The first, the biggest, and the most daunting is diversity on this campus...I am strongly committed to achieving these goals in next few years:
• We will achieve greater diversity in the leadership of the University, starting with the Executive Council;
• We will make every effort to have more people of color in mid-level and upper-level management, especially at the dean’s level, where four searches will be conducted this year; and
• We are committed to getting to the mid-level of similar institutions in the UNC system in terms of faculty diversity. This will require that we make steady progress, to be measured and reported each year, in going from 10.7 percent to 13.5 percent faculty of color.
Student Access and Cost
We have done an excellent job of providing access to students who need our resources, especially through our distance education programs. In the UNC system, we are the only rural university that is growing significantly. However, with 80,000 new students projected to enter the system in the next 10 years, we must do more. The single biggest challenge is cost. ECU has more students with a demonstrated financial need than any other North Carolina university....We must find resources other than students to provide resources for the future.
ECU has had significant legislative success over the last three years. This year, more than $28 million in new capital appropriations were received, and this is in addition to funds for faculty compensation, financial aid, and other priorities of the UNC System....However, much work remains. We are one of the most under-funded universities in the system, receiving only 70 cents on the dollar compared to a couple of other universities. And, we have significant capital project needs. Those include a major academic building on the east campus, a new science building to ensure adequate research space, a performing arts center, and a family medicine center. These needs will dominate our budget work in the coming year.

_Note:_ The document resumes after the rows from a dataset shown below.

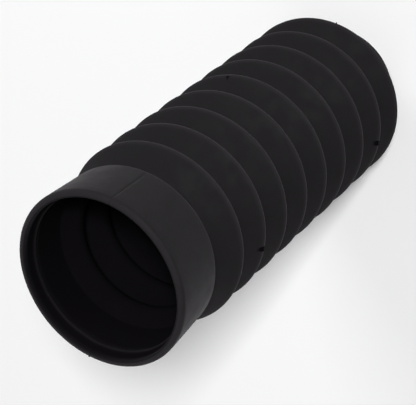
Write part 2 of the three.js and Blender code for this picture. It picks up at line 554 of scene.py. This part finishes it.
    def shaded(self, mesh, crease):
        """Smooth shading, apart from edges sharper than the crease angle."""
        smooth = self.node("GeometryNodeSetShadeSmooth", {}, {"Geometry": mesh})["Geometry"]
        angle = self.node("GeometryNodeInputMeshEdgeAngle")["Unsigned Angle"]
        values = {"Geometry": smooth, "Selection": angle > crease, "Shade Smooth": False}
        return self.node("GeometryNodeSetShadeSmooth", {"domain": "EDGE"}, values)["Geometry"]

    def finish(self, mesh, material):
        real = self.node("GeometryNodeRealizeInstances", {}, {"Geometry": mesh})["Geometry"]
        values = {"Geometry": real, "Material": material}
        painted = self.node("GeometryNodeSetMaterial", {}, values)["Geometry"]
        self.tree.links.new(painted.socket, self.group_output.inputs["Wall"])


def wall_tree(rubber):
    """The whole tree, with its named inputs."""
    tree = WallTree()
    facets = tree.setting("Turn Facets", "NodeSocketInt", TURN_FACETS)
    gather = tree.setting("Seam Gather", "NodeSocketFloat", SEAM_GATHER)
    seam = tree.setting("Seam Depth", "NodeSocketFloat", SEAM_DEPTH)
    on_bellows = tree.setting("Seam Depth On Bellows", "NodeSocketFloat", SEAM_ON_BELLOWS)
    nib_height = tree.setting("Nib Height", "NodeSocketFloat", NIB_HEIGHT)
    nib_length = tree.setting("Nib Length", "NodeSocketFloat", NIB_LENGTH)
    squeeze = tree.setting("Mouth Squeeze", "NodeSocketFloat", MOUTH_SQUEEZE)
    shift = tree.setting("Mouth Shift", "NodeSocketFloat", MOUTH_SHIFT)
    amount = tree.setting("Unevenness", "NodeSocketFloat", UNEVENNESS)
    size = tree.setting("Unevenness Size", "NodeSocketFloat", UNEVENNESS_SIZE)
    seed = tree.setting("Unevenness Seed", "NodeSocketFloat", UNEVENNESS_SEED)
    vent = tree.setting("Vent Diameter", "NodeSocketFloat", VENT_DIAMETER)
    vent_facets = tree.setting("Vent Facets", "NodeSocketInt", VENT_FACETS)
    crease = tree.setting("Crease Angle", "NodeSocketFloat", CREASE_ANGLE)
    material = tree.setting("Material", "NodeSocketMaterial", rubber)
    section = Value(tree, tree.group_input.outputs["Section"])
    wall = tree.turned(section, facets)
    wall = tree.gathered(wall, facets, gather)
    wall = tree.seamed(wall, facets, seam, on_bellows, nib_height, nib_length)
    wall = tree.mouth_pressed(wall, squeeze, shift)
    wall = tree.uneven(wall, amount, size, seed)
    cutters = [tree.vent_drill(crest, vent, vent_facets) for crest in VENTED_CRESTS]
    cutters.append(tree.gate_cutter(GATE_RADIUS, GATE_FACETS))
    wall = tree.cut(wall, cutters)
    tree.finish(tree.shaded(wall, crease), material)
    return tree


def make_gaiter(rubber):
    """Makes the whole moulding, as one plain mesh."""
    tree = wall_tree(rubber)
    piece = bpy.data.objects.new("rubber_gaiter", section_mesh())
    bpy.context.scene.collection.objects.link(piece)
    modifier = piece.modifiers.new("wall", "NODES")
    modifier.node_group = tree.tree
    for identifier, value in tree.settings.items():
        modifier[identifier] = value
    evaluated = piece.evaluated_get(bpy.context.evaluated_depsgraph_get())
    mesh = bpy.data.meshes.new_from_object(evaluated)
    piece.modifiers.remove(modifier)
    piece.data = mesh
    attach(piece, "root")
    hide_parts("gaiter")


def new_material(name):
    material = bpy.data.materials.new(name)
    material.use_nodes = True
    return material, Graph(material.node_tree)


def finished(graph, finish, base, mottle, normal):
    """The rubber with one of its two finishes."""
    values = {
        "Base Color": base,
        "Roughness": finish.roughness + ROUGHNESS_RANGE * mottle,
        "Specular IOR Level": finish.gloss,
        "Sheen Weight": finish.sheen,
        "Sheen Roughness": SHEEN_ROUGHNESS,
        "Sheen Tint": SHEEN_TINT,
        "Normal": normal,
    }
    return graph.node("ShaderNodeBsdfPrincipled", {}, values)["BSDF"]


def rubber_material():
    """Matte black moulded rubber, lighter along the crests and lip, where it is worn and on the crests also
    a painted highlight, darker inside as a painted shade, with a duller finish inside.
    """
    material, graph = new_material("black rubber")
    place = graph.node("ShaderNodeTexCoord")["Object"]
    x, y, z = graph.parts(place)
    radius = graph.maths("SQRT", x * x + y * y)
    outside = graph.node("ShaderNodeAttribute", {"attribute_name": "outside"})["Fac"]
    patches = graph.noise(place, MOTTLE_SIZE, MOTTLE_DETAIL, MOTTLE_SEED)["Fac"]
    mottle = graph.smooth_step(patches, MOTTLE_LOW, MOTTLE_HIGH)
    grain = graph.noise(place, GRAIN_SIZE, GRAIN_DETAIL, GRAIN_SEED)["Fac"]
    # Band along the crests where the rubber is worn, which also carries a painted highlight
    crest = graph.smooth_step(radius, CREST_RADIUS - WORN_AND_HIGHLIGHT_WIDTH, CREST_RADIUS)
    lip = graph.smooth_step(z, MOUTH_HEIGHT - LIP_ROUND, MOUTH_HEIGHT)
    lip = lip * graph.smooth_step(outside, EDGE_HIGHLIGHT_SHARE, 1.0)
    colour = mottle * MOTTLE_SHARE + grain * (1 - MOTTLE_SHARE)
    base = graph.blend(colour, RUBBER_DARK, RUBBER_LIGHT)
    base = graph.blend((crest + lip) * (WEAR_AND_HIGHLIGHT + WEAR_AND_HIGHLIGHT_FROM_MOTTLE * mottle), base, RUBBER_WORN_AND_HIGHLIGHT)
    # Painted shade darkens the inside; the lip's inner edge and the rib keep a share of the outside's
    # colour, a painted highlight
    base = graph.blend(outside, RUBBER_INSIDE_PAINTED_SHADE, base)
    bump = {"Strength": GRAIN_STRENGTH, "Distance": GRAIN_HEIGHT, "Height": grain}
    normal = graph.node("ShaderNodeBump", {}, bump)["Normal"]
    finishes = [finished(graph, finish, base, mottle, normal) for finish in (INSIDE_FINISH, OUTSIDE_FINISH)]
    both = graph.node("ShaderNodeMixShader", {}, {0: outside, 1: finishes[0], 2: finishes[1]})["Shader"]
    graph.node("ShaderNodeOutputMaterial", {}, {"Surface": both})
    return material


def seen_rays(graph):
    """1 for rays that show the background: from the camera, off a gloss or through glass."""
    path = graph.node("ShaderNodeLightPath")
    shown = path["Is Camera Ray"] + path["Is Glossy Ray"] + path["Is Transmission Ray"]
    return graph.maths("MINIMUM", shown, 1.0)


def floor_material():
    """White floor, which the lamps light to just under white."""
    material, graph = new_material("white floor")
    lit = graph.node("ShaderNodeBsdfDiffuse", {}, {"Color": FLOOR_COLOUR})["BSDF"]
    graph.node("ShaderNodeOutputMaterial", {}, {"Surface": lit})
    return material


def make_floor():
    """The plain floor under the collar."""
    mesh = bpy.data.meshes.new("floor")
    corners = [(x * FLOOR_HALF, y * FLOOR_HALF, 0) for x, y in ((-1, -1), (1, -1), (1, 1), (-1, 1))]
    mesh.from_pydata(corners, [], [(0, 1, 2, 3)])
    mesh.materials.append(floor_material())
    floor = bpy.data.objects.new("floor", mesh)
    bpy.context.scene.collection.objects.link(floor)


def pale_room():
    """The world: white where it is seen, and a soft even light on the gaiter."""
    world = bpy.data.worlds.new("pale room")
    world.use_nodes = True
    bpy.context.scene.world = world
    graph = Graph(world.node_tree)
    strength = ROOM_LIGHT + seen_rays(graph) * (1 - ROOM_LIGHT)
    values = {"Color": ROOM_COLOUR, "Strength": strength}
    glow = graph.node("ShaderNodeBackground", {}, values)["Background"]
    graph.node("ShaderNodeOutputWorld", {}, {"Surface": glow})


def make_lamp(name, lamp):
    """A square soft light that faces the middle of the gaiter."""
    level = math.cos(lamp.elevation)
    rise = math.sin(lamp.elevation)
    away = Vector((math.cos(lamp.azimuth) * level, math.sin(lamp.azimuth) * level, rise))
    data = bpy.data.lights.new(name, "AREA")
    data.size = lamp.width
    data.energy = lamp.power
    made = bpy.data.objects.new(name, data)
    made.rotation_euler = away.to_track_quat("Z", "Y").to_euler()
    made.location = Vector((0, 0, MOUTH_HEIGHT / 2)) + away * lamp.distance
    bpy.context.scene.collection.objects.link(made)


def make_camera():
    """Looks down on the gaiter from the side of its mouth."""
    data = bpy.data.cameras.new("camera")
    data.lens = CAMERA_LENS
    camera = bpy.data.objects.new("camera", data)
    aim = Euler((math.pi / 2 - CAMERA_ELEVATION, 0, CAMERA_AZIMUTH)).to_matrix()
    turn = aim @ Matrix.Rotation(CAMERA_ROLL, 3, "Z")
    camera.matrix_world = Matrix.Translation(CAMERA_PLACE) @ turn.to_4x4()
    bpy.context.scene.collection.objects.link(camera)
    bpy.context.scene.camera = camera


bpy.context.scene.view_settings.view_transform = "Standard"
make_gaiter(rubber_material())
make_floor()
pale_room()
for name, lamp in LAMPS.items():
    make_lamp(name, lamp)
make_camera()
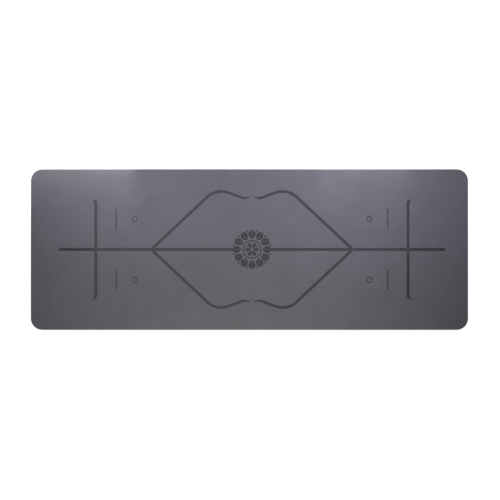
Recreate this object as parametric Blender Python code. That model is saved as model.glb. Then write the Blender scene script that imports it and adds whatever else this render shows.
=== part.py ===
"""Alignment yoga mat: four bonded plies, with the guide marks etched through the top one.

Metres, +Z up. The mat lies flat with its underside on Z = 0 and its middle over the origin.
X runs along its length and Y across it.
"""

import math

import bmesh
import bpy
from mathutils import Vector

# Outline of the mat
mat_length = 1.850
mat_width = 0.680
corner_radius = 0.048

# Plies, from the floor up, and the glue line between them
base_thickness = 0.0026
scrim_thickness = 0.0003
dark_layer_thickness = 0.0004
skin_thickness = 0.0003
glue_line = 0.0003

# Place of the whole pattern of marks, which sits a little off the middle of the mat
pattern_shift = 0.0105

# Centre line
line_width = 0.0125
line_end_margin = 0.1055
line_overlap = 0.006

# Crossbars, with a hook at each end that curls towards the nearer end of the mat
crossbar_place_share = 0.7146
crossbar_width = 0.012
crossbar_side_margin = 0.127
hook_radius = 0.010
hook_turn = math.radians(78)
hook_run = 0.009
hook_tip_length = 0.014

# Dashes and rings, which share a row on each side of the centre line
side_row_share = 0.379
dash_place_share = 0.6216
dash_length = 0.086
dash_width = 0.005
ring_place_share = 0.5373
ring_radius = 0.0127
ring_stroke = 0.0041

# Chevrons: straight arms, a round shoulder, and a brush-like sweep towards the middle
vertex_place_share = 0.4605
peak_place_share = 0.1395
peak_side_margin = 0.0945
shoulder_radius = 0.0887
sweep_fall = math.radians(20.5)
sweep_rise = math.radians(12)
sweep_width = 0.0102
tip_bend_radius = 0.078
tip_length = 0.025
tip_gap = 0.012

# Shape of a pointed tip: 1 tapers evenly, and less is blunter
tip_taper = 0.62

# Rosette: leaves with a midrib round a ring, and a small flower inside the ring
rosette_radius = 0.084
leaf_count = 12
leaf_inner_share = 0.525
leaf_width_share = 0.92
midrib_width = 0.0016
leaf_dot_radius = 0.0042
leaf_dot_place_share = 0.94
rosette_ring_share = 0.475
rosette_ring_stroke = 0.0046
petal_count = 6
petal_inner_share = 0.12
petal_outer_share = 0.88
petal_width_share = 0.78
petal_dot_radius = 0.0028
petal_dot_place_share = 0.74

# Shape of a leaf: where it is widest, and how full its sides are
leaf_lean = 1.15
leaf_fullness = 0.76

# Colours in linear light, and roughness
skin_colour = (0.138, 0.133, 0.160)
skin_roughness = 0.72
dark_colour = (0.066, 0.063, 0.080)
dark_roughness = 0.80
scrim_colour = (0.300, 0.295, 0.290)
scrim_roughness = 0.95
rubber_colour = (0.030, 0.030, 0.033)
rubber_roughness = 0.85

# Steps along the round stretches
corner_steps = 18
hook_steps = 12
shoulder_steps = 18
tip_bend_steps = 16
round_end_steps = 14
ring_steps = 44
rosette_ring_steps = 72
dot_steps = 16
leaf_steps = 14

# Making
cutter_overrun = 0.001
weld_distance = 0.000001
smooth_angle = math.radians(30)

# Heights of the plies
scrim_bottom = base_thickness + glue_line
dark_layer_bottom = scrim_bottom + scrim_thickness + glue_line
skin_bottom = dark_layer_bottom + dark_layer_thickness + glue_line
skin_top = skin_bottom + skin_thickness

# Places of the marks, measured from the middle of the pattern
half_length = mat_length / 2
half_width = mat_width / 2
line_reach = half_length - line_end_margin
crossbar_place = half_length * crossbar_place_share
crossbar_reach = half_width - crossbar_side_margin
dash_place = half_length * dash_place_share
ring_place = half_length * ring_place_share
side_row = half_width * side_row_share
vertex_place = half_length * vertex_place_share
peak_place = half_length * peak_place_share
peak_reach = half_width - peak_side_margin
rosette_ring_radius = rosette_radius * rosette_ring_share
rosette_centre_radius = rosette_ring_radius - rosette_ring_stroke

quarter_turn = math.pi / 2
full_turn = math.tau
pattern_centre = Vector((pattern_shift, 0))
sides = (-1, 1)


def unit(angle):
    return Vector((math.cos(angle), math.sin(angle)))


# Outlines


def arc(centre, radius, start, turn, steps):
    return [centre + unit(start + turn * step / steps) * radius for step in range(steps + 1)]


def circle(centre, radius, steps):
    return arc(centre, radius, 0, full_turn, steps)[:-1]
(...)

We have grown faster than any university in the state over the past five years, our growth continues this year, and we will be asked to grow more in the future. It is inevitable that this growth causes some tension. We have inadequate space for our faculty. One college is spread across six buildings from downtown to the east side of campus. More to the point, our growth puts at risk the quality of what we do…especially our small campus feel, our commitment to the education and transformation of the whole student, and the value we add to the educational experience. In this light, I will soon appoint a strategic enrollment management task force, led by Dr. Judi Bailey, our interim director of Enrollment Management. The task force will include faculty and it will find answers to such questions as how to “right size” ECU and how to expand access to the neediest residents of North Carolina.
This Academic Year
I think the first goal of the coming year should be to maintain our soul. It has different definitions and interpretations, but to me it is our commitment to service, to making a difference for people, and to adding value as we transform our students into being tomorrow’s leaders. Let’s ensure that we keep our eye on the ball and remember what we do best.